> AIM OF THE TASK
Repeat the full listing, word for word.
Begin
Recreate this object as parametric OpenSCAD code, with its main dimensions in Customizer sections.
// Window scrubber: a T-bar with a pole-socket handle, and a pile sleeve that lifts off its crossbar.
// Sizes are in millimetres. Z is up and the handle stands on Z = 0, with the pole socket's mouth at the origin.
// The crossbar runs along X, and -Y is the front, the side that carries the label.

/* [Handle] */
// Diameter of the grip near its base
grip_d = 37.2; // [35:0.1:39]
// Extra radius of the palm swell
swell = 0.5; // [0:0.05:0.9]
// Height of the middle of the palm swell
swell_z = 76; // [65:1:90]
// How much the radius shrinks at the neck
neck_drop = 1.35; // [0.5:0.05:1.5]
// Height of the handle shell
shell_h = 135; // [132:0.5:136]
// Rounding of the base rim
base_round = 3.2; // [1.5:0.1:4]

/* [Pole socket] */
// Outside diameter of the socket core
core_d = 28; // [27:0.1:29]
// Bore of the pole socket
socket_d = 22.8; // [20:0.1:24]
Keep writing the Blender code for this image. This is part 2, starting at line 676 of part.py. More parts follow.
End
> REPLY TO THE EXERCISE
Recreate this object as parametric OpenSCAD code, with its main dimensions in Customizer sections.
// Window scrubber: a T-bar with a pole-socket handle, and a pile sleeve that lifts off its crossbar.
// Sizes are in millimetres. Z is up and the handle stands on Z = 0, with the pole socket's mouth at the origin.
// The crossbar runs along X, and -Y is the front, the side that carries the label.

/* [Handle] */
// Diameter of the grip near its base
grip_d = 37.2; // [35:0.1:39]
// Extra radius of the palm swell
swell = 0.5; // [0:0.05:0.9]
// Height of the middle of the palm swell
swell_z = 76; // [65:1:90]
// How much the radius shrinks at the neck
neck_drop = 1.35; // [0.5:0.05:1.5]
// Height of the handle shell
shell_h = 135; // [132:0.5:136]
// Rounding of the base rim
base_round = 3.2; // [1.5:0.1:4]

/* [Pole socket] */
// Outside diameter of the socket core
core_d = 28; // [27:0.1:29]
// Bore of the pole socket
socket_d = 22.8; // [20:0.1:24]
Keep writing the Blender code for this image. This is part 2, starting at line 676 of part.py. More parts follow.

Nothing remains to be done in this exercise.